The US Centers for Disease Control has also announced that only about 10 percent of US illnesses have resulted from people traveling to Mexico, reflecting the global trend of the flu spreading within other countries.
Public health ministers for the Association of South East Asian Nations (ASEAN) plus China, South Korea and Japan held a meeting in Thailand to discuss collaborative efforts to halt the spread of the flu. 

Supreme Master Television interviewed Robert P. Martin, former Executive Director of the former of the Pew Commission on Industrial Farm Animal Production, whose task has been to work with agriculture industry representatives, veterinarians, ethicists and politicians to receive suggested solutions for the problems in public health, environment and animal welfare caused by factory farming. 

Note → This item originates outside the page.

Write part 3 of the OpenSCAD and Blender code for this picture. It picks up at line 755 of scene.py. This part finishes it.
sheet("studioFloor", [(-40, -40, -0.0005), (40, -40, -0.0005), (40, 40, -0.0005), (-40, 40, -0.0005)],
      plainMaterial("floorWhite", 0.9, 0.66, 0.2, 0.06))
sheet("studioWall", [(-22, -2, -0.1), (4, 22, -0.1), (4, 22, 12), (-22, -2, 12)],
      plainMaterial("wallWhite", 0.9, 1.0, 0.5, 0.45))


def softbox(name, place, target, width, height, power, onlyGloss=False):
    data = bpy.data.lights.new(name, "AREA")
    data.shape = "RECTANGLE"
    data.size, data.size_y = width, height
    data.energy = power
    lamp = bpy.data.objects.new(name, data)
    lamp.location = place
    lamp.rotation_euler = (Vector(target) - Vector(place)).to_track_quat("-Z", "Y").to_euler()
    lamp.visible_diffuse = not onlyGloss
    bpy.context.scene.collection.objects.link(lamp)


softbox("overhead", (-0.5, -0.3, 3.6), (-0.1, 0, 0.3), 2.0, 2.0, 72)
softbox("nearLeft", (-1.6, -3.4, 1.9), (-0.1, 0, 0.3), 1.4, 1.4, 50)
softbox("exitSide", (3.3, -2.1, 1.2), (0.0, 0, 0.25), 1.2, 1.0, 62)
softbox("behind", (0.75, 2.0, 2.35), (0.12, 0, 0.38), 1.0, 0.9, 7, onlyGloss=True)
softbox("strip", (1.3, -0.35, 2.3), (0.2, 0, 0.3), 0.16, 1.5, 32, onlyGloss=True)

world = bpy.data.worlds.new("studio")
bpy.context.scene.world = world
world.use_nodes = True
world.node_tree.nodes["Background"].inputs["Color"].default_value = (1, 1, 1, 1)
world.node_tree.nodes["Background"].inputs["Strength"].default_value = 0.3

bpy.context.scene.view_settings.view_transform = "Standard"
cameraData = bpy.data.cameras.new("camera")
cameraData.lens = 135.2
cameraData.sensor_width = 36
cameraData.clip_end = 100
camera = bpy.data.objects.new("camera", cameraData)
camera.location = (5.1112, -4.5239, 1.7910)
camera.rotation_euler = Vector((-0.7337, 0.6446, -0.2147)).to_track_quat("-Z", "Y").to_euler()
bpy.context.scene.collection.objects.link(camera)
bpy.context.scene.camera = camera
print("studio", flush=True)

Supreme Master TV :In the Pew Commission on Industrial Farming, you mentioned that it concluded that factory farms created unacceptable health risks. Would you like to elaborate on that?

Bob Martin – Former executive director of Pew Commission on Industrial Farming (M): Our main concerns on the public health side were a couple of things. Now, viruses and bacterial development are two different things. The routine use of antibiotics is what allows these animals to be housed together, overcrowded in these kind of filthy conditions where they live standing over their own waste.

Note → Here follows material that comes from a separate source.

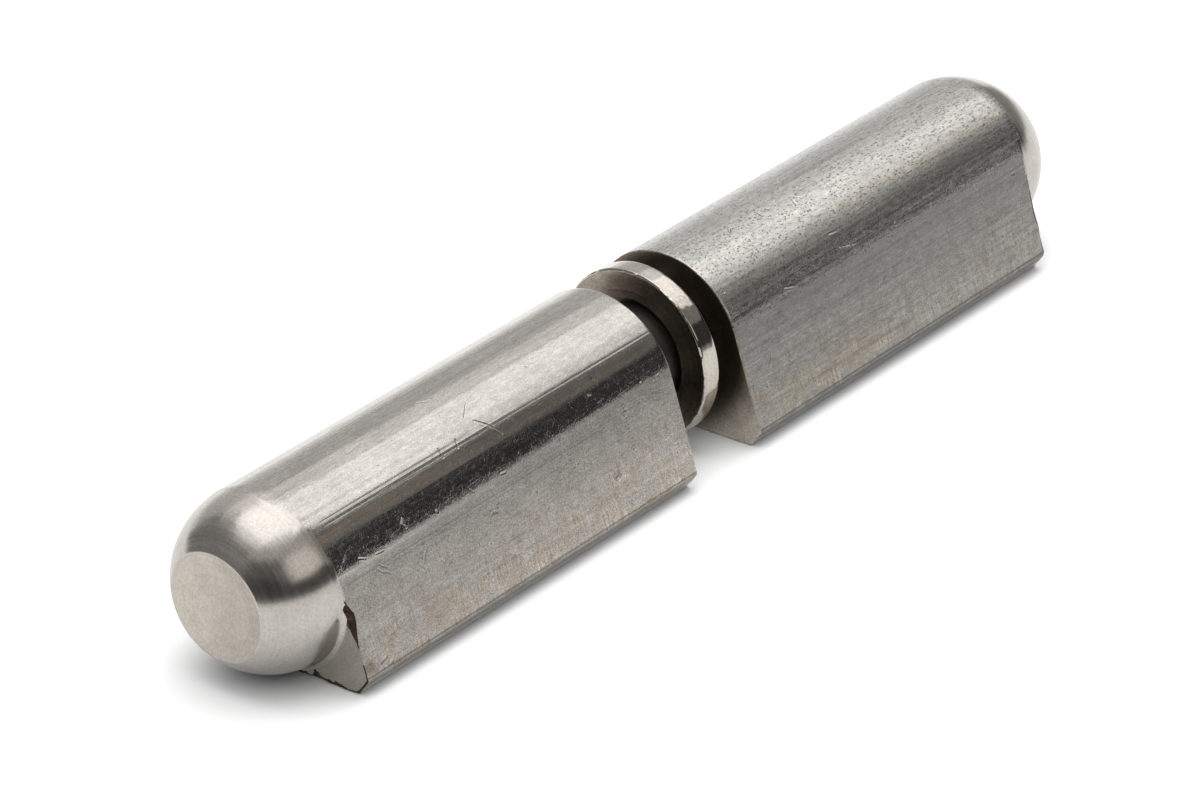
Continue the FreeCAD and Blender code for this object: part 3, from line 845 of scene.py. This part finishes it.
def near_marks():
    """What handling did to the near half: lines with their width and depth.

    Places are (distance from the shoulder, distance round the outline) in millimetres.
    """
    r, f = unrolled, flat_at
    drawn = [
        ([(8.6, r(100.6)), (9.4, r(99.8)), (10.5, r(98.4))], 0.10, 0.018),
        ([(18.3, r(93.5)), (19.0, r(97))], 0.08, 0.010),
        ([(20.1, r(120)), (21.5, r(112.5))], 0.06, 0.016),
        ([(20.6, r(125)), (21.4, r(131)), (22.3, r(140))], 0.08, 0.010),
        ([(15.6, r(128.5)), (15.5, r(134.5))], 0.06, 0.012),
        ([(17.7, r(129)), (17.4, r(134))], 0.06, 0.012),
        ([(29.3, r(112))], 0.11, 0.040),
        ([(8.5, r(152.5)), (8.2, r(155)), (8.5, r(157.5))], 0.07, 0.014),
        ([(1.0, r(157)), (1.5, r(153.5))], 0.05, 0.008),
        ([(2.7, r(159.5)), (3.3, r(161.5))], 0.06, 0.009),
        ([(4.6, r(162.5)), (5.4, r(163))], 0.06, 0.008),
        ([(4.2, f(0.9)), (4.9, f(1.6))], 0.06, 0.020),
        ([(4.6, f(0.7)), (5.3, f(1.3))], 0.06, 0.020),
        ([(4.9, f(1.4)), (5.5, f(1.9))], 0.06, 0.020),
        ([(9.4, f(2.6)), (9.8, f(1.9))], 0.15, 0.025),
        ([(17.9, f(2.25)), (18.2, f(2.05)), (18.7, f(2.2))], 0.09, 0.050),
        ([(12.2, r(159)), (12.3, r(160.4))], 0.07, 0.010),
        ([(15.8, r(154)), (16.8, r(161.5))], 0.04, 0.006),
        ([(20.3, r(160.5)), (20.8, r(161))], 0.07, 0.010),
        ([(28.6, f(2.4))], 0.12, 0.030), ([(29.2, f(2.3))], 0.10, 0.030),
        ([(33.1, f(5.4)), (33.6, f(5.25)), (33.6, f(4.8))], 0.08, 0.050),
        ([(36.4, f(2.6)), (39.2, f(6.0))], 0.05, 0.012),
        ([(27.2, r(157)), (27.3, r(161.5))], 0.04, 0.007),
        ([(24.0, f(4.6)), (24.6, f(4.3))], 0.06, 0.015),
        ([(9.4, f(1.2)), (9.9, f(1.15))], 0.06, 0.030),
        ([(34.0, r(139.5)), (34.2, r(141.5))], 0.05, 0.010),
        ([(32.6, r(147)), (33.0, r(147.6))], 0.05, 0.012),
        ([(40.4, r(161))], 0.16, 0.040), ([(41.1, r(159))], 0.12, 0.030),
        ([(39.9, f(0.3))], 0.10, 0.030), ([(38.9, r(157.5))], 0.09, 0.025),
        ([(0.7, f(7.6))], 0.14, 0.040), ([(1.9, f(8.1)), (2.6, f(7.9))], 0.10, 0.035),
        ([(2.9, f(8.6)), (3.2, f(8.5))], 0.12, 0.045), ([(20.4, f(5.5))], 0.08, 0.030),
        ([(20.5, f(6.3)), (20.5, f(7.0))], 0.05, 0.010),
        ([(11.4, r(70)), (12.6, r(70.5))], 0.25, 0.012),
    ]
    # A column of small dents down the flat, and faint scratches crossing it on both sides.
    dots = random.Random(5)
    for step in range(15):
        drawn.append(([(36.0 + dots.uniform(-0.12, 0.12), f(0.1 + 0.31 * step))],
                      dots.uniform(0.06, 0.1), dots.uniform(0.015, 0.04)))
    for _ in range(16):
        x, top = dots.uniform(31, 41), dots.uniform(-0.8, 1.2)
        run = dots.uniform(0.8, 2.6)
        drawn.append(([(x, f(top)), (x + dots.uniform(-0.1, 0.5), f(top + run))], 0.045,
                      dots.uniform(0.006, 0.012)))
    return [([(SHOULDER - x, s) for x, s in line], width, depth)
            for line, width, depth in drawn + far_side_marks(21)]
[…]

It suppresses the bacterial infections but that also allows for the environment to be in place for rapid evolution or mutation of viruses. And then another really serious concern we had is that there is just not enough monitoring of workers in these industrial farms.

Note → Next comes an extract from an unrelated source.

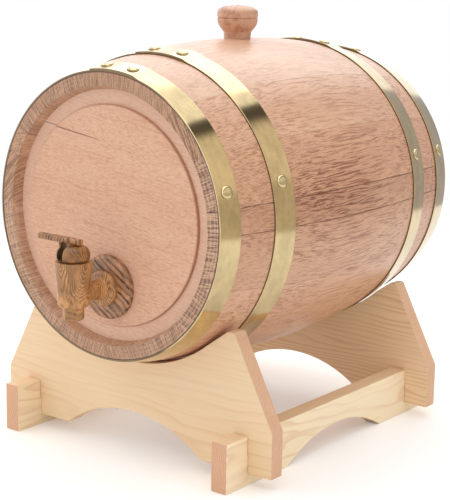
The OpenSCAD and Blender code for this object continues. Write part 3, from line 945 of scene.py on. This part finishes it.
def make_bung():
    foot, top = BUNG_BASE - 0.016, BUNG_BASE + 0.022
    knob = [
        (0, foot), (0.0083, foot), (0.0089, BUNG_BASE), (0.0093, top - 0.0177),
        (0.0094, top - 0.0175),
    ] + smooth_line([
        (0.0096, top - 0.0174), (0.0108, top - 0.0158), (0.0120, top - 0.0143),
        (0.0132, top - 0.0118), (0.0136, top - 0.0092),
    ], 4)
    groove = [
        (0.0136, top - 0.0088), (0.0130, top - 0.0085), (0.0130, top - 0.0083),
        (0.0136, top - 0.0079),
    ]
    knob += groove + smooth_line([
        (0.0136, top - 0.0078), (0.0137, top - 0.0068), (0.0136, top - 0.0052),
        (0.0133, top - 0.0034), (0.0115, top - 0.0020), (0.0083, top - 0.0009), (0.0, top),
    ], 4)
    bung = as_object(turned(knob, upright(0, BUNG_Y), 96), "wood_bung")
    wood = striped_wood(
        "bung_wood", (222, 172, 140), (172, 112, 84), 260, (60, 20, 0), 0.55, 0.12, 0.5)
    piece(bung, wood, "bung", "bung_wood", "bung")


# ---------------------------------------------------------------- stand


def arc(x, z, radius, first, last, steps):
    angles = spread(first, last, steps)
    return [(x + radius * math.cos(a), z + radius * math.sin(a)) for a in angles]


def cradle_outline(saddle, horn):
    """Outline of a cradle board in X and Z: its right half from foot to saddle, and its mirror.

    horn is where the saddle ends in a flare, where the flare meets the top, and the top's height.
    """
    flare_x, top_x, horn_top = horn
    side_top, lean, round_r = 0.037, math.radians(27.5), 0.0015
    lean_x = STAND_HALF_W - (horn_top - side_top) * math.tan(lean)
    round_x = lean_x + round_r * (math.tan(lean) - 1 / math.cos(lean))
    arch_top, arch_r = 0.0275, 0.0912
    arch_half = math.acos((BOARD_Z - arch_top + arch_r) / arch_r)
    slot_low, slot_high = RAIL_X - 0.0059, RAIL_X + 0.0059
    half = arc(0, arch_top - arch_r, arch_r, math.pi / 2, math.pi / 2 - arch_half, 17)
    half += [(slot_low, BOARD_Z), (slot_low, CROSS_Z), (slot_high, CROSS_Z), (slot_high, BOARD_Z)]
    half += [(STAND_HALF_W, BOARD_Z), (STAND_HALF_W, side_top)]
    half += arc(round_x, horn_top - round_r, round_r, lean, math.pi / 2, 5)
    half += [
        (top_x + 0.0012, horn_top), (top_x, horn_top - 0.0002), (top_x - 0.0012, horn_top - 0.001)]
    half += arc(0, AXIS_Z, saddle, -math.acos(flare_x / saddle), -math.pi / 2, 33)
    return half[:-1] + [(-x, z) for x, z in half[::-1]][:-1]


def rail_outline(low, high):
    """Outline of a rail in Y and Z: two feet with an arch between them, and two laps in its top."""
    middle = (low.y + high.y) / 2
    rise, half = 0.0156, 0.055
    arch_r = (half ** 2 + rise ** 2) / (2 * rise)
    turn = math.asin(half / arch_r)
    outline = [(low.y, 0), (middle - half, 0)]
    outline += arc(middle, rise - arch_r, arch_r, math.pi / 2 + turn, math.pi / 2 - turn, 25)[1:-1]
    outline += [(middle + half, 0), (high.y, 0), (high.y, high.z)]
    lap_z = CROSS_Z + CROSS_PLAY
    for crossing in ("cradle_rear", "cradle_front"):
        near, far = (corner.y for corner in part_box(crossing))
        near, far = near - CROSS_PLAY, far + CROSS_PLAY
        outline += [(far, high.z), (far, lap_z), (near, lap_z), (near, high.z)]
    return outline + [(low.y, high.z)]


def make_stand():
    edge_w = 0.0006
    boards = (  # place, horn, pith, spacing of the rings, strength of their lines
        ("front", (0.061, 0.077, 0.0948), (0.03, -0.05), 0.0042, 0.22),
        ("rear", (0.068, 0.079, 0.093), (0.16, -0.10), 0.0032, 0.5),
    )
    for place, horn, pith, spacing, strength in boards:
        low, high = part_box("cradle_" + place)
        is_front = place == "front"
        saddle = wood_radius((high.y if is_front else low.y) - FRONT) + 0.0003
        if not is_front:
            saddle += HOOP_T
        outline = cradle_outline(saddle, horn)
        plate = as_object(board(outline, 1, low.y, high.y), "pine_cradle_" + place)
        round_edges(plate, edge_w)
        wood = pine("pine_board_" + place, 0, pith, spacing, strength, 0.12)
        piece(plate, wood, "stand", "pine_board", "cradle_" + place)
    for side, pith in (("left", (-0.14, 0.03)), ("right", (0.14, 0.012))):
        low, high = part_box("rail_" + side)
        rail = as_object(board(rail_outline(low, high), 0, low.x, high.x), "pine_rail_" + side)
        round_edges(rail, edge_w)
        # The rails' sides get painted light through pale.
        wood = pine("pine_rail_" + side, 1, pith, 0.0026, 0.3, 0.55, 0.8)
        piece(rail, wood, "stand", "pine_rail", "rail_" + side)


# ---------------------------------------------------------------- studio


def make_camera():
    azimuth, elevation, roll = CAMERA_TURN
    back = Vector((
        math.sin(azimuth) * math.cos(elevation), -math.cos(azimuth) * math.cos(elevation),
        math.sin(elevation)))
    right = Vector((math.cos(azimuth), math.sin(azimuth), 0))
    up = back.cross(right)
    rolled_right = right * math.cos(roll) + up * math.sin(roll)
    rolled_up = up * math.cos(roll) - right * math.sin(roll)
    data = bpy.data.cameras.new("camera")
    data.lens = LENS_MM
    data.sensor_width = SENSOR_MM
    data.clip_start = 0.05
    camera = bpy.data.objects.new("camera", data)
    camera.matrix_world = Matrix((rolled_right, rolled_up, back)).transposed().to_4x4()
    camera.location = CAMERA_AT
    bpy.context.scene.collection.objects.link(camera)
    bpy.context.scene.camera = camera


def area_light(name, place, size, watts):
    data = bpy.data.lights.new(name, "AREA")
    data.shape = "RECTANGLE"
    data.size, data.size_y = size
    data.energy = watts
    lamp = bpy.data.objects.new(name, data)
    lamp.location = place
    lamp.rotation_euler = (Vector(AIM) - Vector(place)).to_track_quat("-Z", "Y").to_euler()
    bpy.context.scene.collection.objects.link(lamp)


def make_world():
    """White to the camera, even light on the object, and a studio for the gloss to mirror.

    The studio is white on the left and above, with a dark edge beside it, and a dimmer warm room
    on the right and behind.
    """
    world = bpy.data.worlds.new("studio")
    world.use_nodes = True
    bpy.context.scene.world = world
    n = Nodes(world.node_tree)
    n.tree.nodes.clear()
    x, y, z = n.split(n.add("ShaderNodeTexCoord").outputs["Generated"])
    side = n.plus(n.times(x, -0.849), n.times(y, -0.236), n.times(z, 0.473))
    warm = n.mix(n.step(z, 0.18, 0.28), (0.66, 0.59, 0.50, 1), (0.92, 0.83, 0.74, 1))
    room = n.mix(n.step(y, 0.7, 0.9), warm, (0.50, 0.49, 0.53, 1))
    edge = n.times(n.step(side, -0.24, -0.12), n.step(z, 0.45, 0.58))
    room = n.mix(edge, room, (0.08, 0.07, 0.07, 1))
    studio = n.mix(n.step(side, -0.02, 0.02), room, (1.35, 1.35, 1.4, 1))
    rays = n.add("ShaderNodeLightPath").outputs
    seen = n.mix(rays["Is Glossy Ray"], (AMBIENT, AMBIENT, AMBIENT, 1), studio)
    seen = n.mix(rays["Is Camera Ray"], seen, (1, 1, 1, 1))
    backdrop = n.add("ShaderNodeBackground", {0: seen})
    output = n.add("ShaderNodeOutputWorld")
    n.feed(output.inputs[0], backdrop.outputs[0])


def make_floor():
    bm = bmesh.new()
    bmesh.ops.create_circle(bm, cap_ends=True, segments=96, radius=FLOOR_RADIUS)
    floor = as_object(bm, "floor")
    m = Finish("floor")
    seen = m.add("ShaderNodeLightPath").outputs["Is Camera Ray"]
    floor.data.materials.append(m.shade({
        "Base Color": m.mix(m.noise(m.place, (3, 3, 3)), srgb(251, 251, 251), srgb(249, 249, 249)),
        "Roughness": 0.9,
        "Specular IOR Level": 0.1,
        "Emission Color": (1, 1, 1, 1),
        "Emission Strength": m.times(seen, CAMERA_GLOW),
    }))


def make_studio():
    make_camera()
    make_world()
    make_floor()
    area_light("overhead", (0, -0.1, 1.9), (1.6, 1.6), 7)
    area_light("softbox_left", (-1.5, -0.5, 1.2), (1.4, 1.4), 7)
    area_light("softbox_behind", (-0.6, 1.3, 1.6), (1.6, 1.0), 6.5)
    bpy.context.scene.view_settings.view_transform = "Standard"


make_staves()
make_head("front", FRONT_TILT, False)
make_head("rear", REAR_TILT, True)
make_hoops()
make_rosette()
make_tap()
make_key()
make_bung()
make_stand()
make_studio()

We really decided that given the structure of these industrial operations and the fact that the workers aren’t being tested, that a viral outbreak flu epidemic like we’ve seen was really a matter of when and not if. I hope that people start looking in this country really at how we produce food because it’s the system itself that is the problem. It’s not the animals in the system, it’s the way we raise the animals that are the problem.

VOICE: Thank you Executive Director Martin and the Pew Commission, for highlighting the significant impact of factory farming operations on public health. We join in sorrow for the most recent loss of life in Canada and Costa Rica as we pray for increasing awareness and adoption of the plant-based lifestyle for global well-being.